MBD has focused on oil for fuel and plastic – however, strains rich in Omega 3 and other high value oils have been identified for future investigation. The remaining meal is 50 – 70 per cent protein, and when blended with carbohydrates, provides a drought-proof feed for livestock and aquaculture, year round.
Implementation
The algal synthesiser may be retrofitted to a majority of existing CO2 emitting industrial facilities provided there is sufficient space for installation of the modular and compact array of transparent tubing – the component at the heart of the process. The synthesiser can also be integrated into new emissions producing infrastructure and located on buffer land adjacent to the emitter.

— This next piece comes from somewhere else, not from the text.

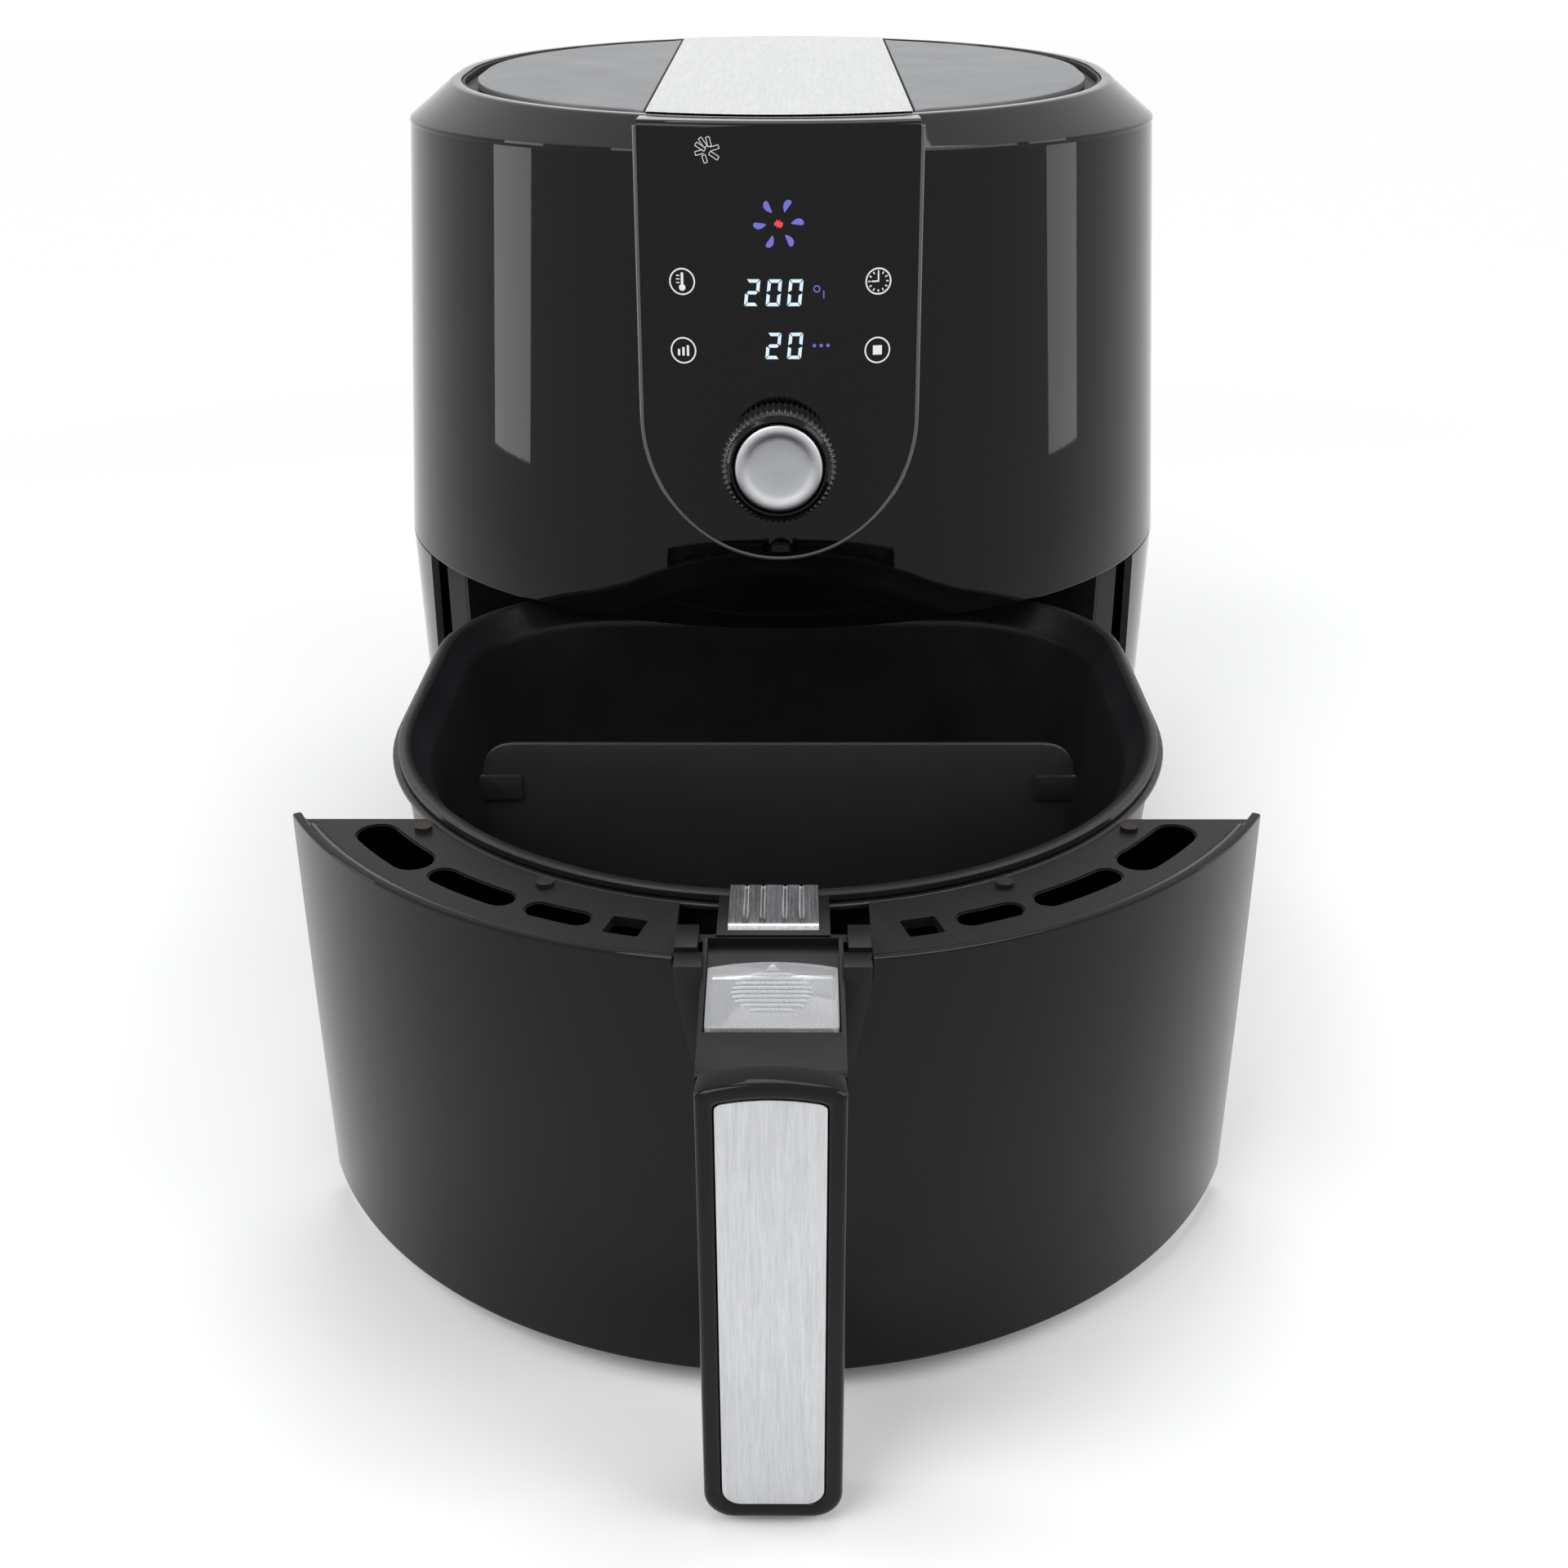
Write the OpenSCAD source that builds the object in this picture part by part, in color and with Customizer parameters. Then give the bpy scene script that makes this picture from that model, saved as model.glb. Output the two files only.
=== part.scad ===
// Digital air fryer with a pull-out drawer, seen from the front as -Y.
// Origin: on the floor, under the axis of the housing. The drawer is drawn open.

/* [Housing] */
// Half width of the body at the parting line above the drawer
body_r = 163; // [155:0.5:200]
// Half width of the body under the top bevel
shoulder_r = 150; // [140:0.5:185]
// Half width of the body at its lower edge
foot_r = 160; // [150:0.5:196]
// How much further the front stands out than a plain circle
front_len = 20; // [8:1:32]
// Height of the lower edge of the housing and the drawer front
skirt_z = 8; // [6:0.5:12]
// Height of the parting line between the upper shell and the drawer
parting_z = 149; // [142:0.5:180]
// Height of the shoulder, where the bevel starts
shoulder_z = 315.5; // [290:0.5:380]
// Height of the top plane on the axis
top_z = 330; // [303:0.5:396]
// Radius of the edge of the top plane
top_r = 133; // [120:0.5:140]
// Slope of the top plane down to the front, in degrees
top_tilt = 2; // [0:0.5:3]
// Wall of the outer shells
wall = 2.6; // [2:0.1:3.2]
// Depth position of the seam between the front and the rear shell
seam_y = 14; // [5:1:30]
// Depth position of the ends of the drawer front, at its top edge
fascia_end_y = -97; // [-110:1:-88]
// How much further back the drawer front reaches at its lower edge
fascia_lean = 15; // [0:1:20]
// Gap between the drawer front and the shells around it
fascia_gap = 2.5; // [1.5:0.1:4]

/* [Top] */
// Width of the bevel's flat rim around the black groove
rim_w = 4; // [3:0.5:6]
// Width of the black groove
groove_w = 6.5; // [4:0.5:9]
// Half width of the steel strip
strip_hw = 47; // [35:0.5:54]

/* [Control panel] */
// Half width of the U-shaped panel with its bezel
panel_hw = 50; // [46:0.5:56]
// Height of the lowest point of the panel
panel_bottom_z = 175; // [168:1:190]
// Width of the bezel line
bezel_w = 1.6; // [1.2:0.1:2.4]
// How far the panel stands out of the shell
panel_lift = 0.8; // [0.4:0.1:1.4]
// Height of the dial's axis
knob_z = 213; // [206:1:225]
// Radius of the dial over its knurling
knob_r = 20.3; // [17:0.1:24.5]
// Length of the knurled ring
knob_len = 11; // [8:0.5:15]
// Number of knurls
knurls = 60; // [36:1:72]
// Radius of the push cap
cap_r = 15.6; // [13:0.1:16.2]
// Travel of the push cap
cap_travel = 1.6; // [1:0.1:2]

/* [Drawer] */
// How far the drawer is pulled out
pull_out = 236; // [200:1:260]
// Half width of the pan at its top
pan_hw = 124; // [116:0.5:126]
// Depth position of the rear wall of the pan, when closed
pan_back_y = 104; // [96:0.5:108]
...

MBD plans to harness the use of the greenhouse flue gas from an emitter’s smoke stack rather than the significantly more expensive and still-to-be-developed pure CO2 capture solution, geo-sequestration. MBD’s process is commercial and reduces the complexity, risk, cost and time frame of transforming an emitter to a low carbon footprint operator.
MBD’s projects
Full-scale plants at Loy Yang, NSW and Queensland
MBD has developed a fully operational research and development facility and is currently moving to develop full-scale display plants at a number of Australia’s major coal-burning power stations at Loy Yang A in Victoria, Eraring Energy in New South Wales, and a large Queensland-based emitter.
The company has also completed additional works at the Townsville-based research and development facility, and is in the process of inoculating the growth systems. Originally launched in 2008 by Queensland Premier Anna Bligh, the new facility will be re-launched by Ms Bligh on 20 November as the largest micro-algae research and development facility in the world.
The bio-carbon capture and storage demonstration projects
MBD is also participating in a joint demonstration project that will aim to bio-sequester more than 25 per cent of emissions by 2020 in three high-emitting regions in Australia: Gippsland in Victoria; south Queensland; and Western Australia. The projects are privately funded, commercial projects. The other companies involved include Lawrie Co, Ignite Energy Resources, Plantstone Technology, CO2 Australia, New Forests, Spectrum Renewable Energy, Soil Carbon Australia and Licella.
“Biology has provided nature with ready-made filters – MBD’s bio-carbon capture and storage demonstration projects will harness these filters to demonstrate the commercial viability of speedily cleaning the air, improving water quality, and improving food outputs by ‘closing nature’s loops’,” says Mr Lawson.
International Support
MBD’s discussions in China and India in October 2009 were expected to result in the finalisation of several sites to develop bio-sequestration commercial demonstration projects.
“Both of these countries have severely depleted soils and looming food security concerns, and both are heavily dependent on coal for the near future. To a large extent, the battle against climate change will be won or lost in these countries,” says Mr Lawson.
Bio-sequestration – a viable climate change solution
Kyoto and the majority of subsequent investigation and world discussion have focused on transferring to a low carbon environment through geo-sequestration. However, policies that stabilise sequestrations through oceans and forests are also of key importance.
MBD considers that bio-sequestration has previously been marginalised as a solution to climate change in Australia.
Mr Lawson suggests that this is because bio-sequestration necessitates the difficult task of a comprehensive reassessment of the carbon cycle. While geo-sequestration proposes to store carbon, it is far less simple to track a path from greenhouse gases to fixation in oils, cellulous and other derivatives.
However, Mr Lawson says that regardless of their complexity, it is these processes that will provide commercial long term sustainable solutions and optimise the energy/resource balance.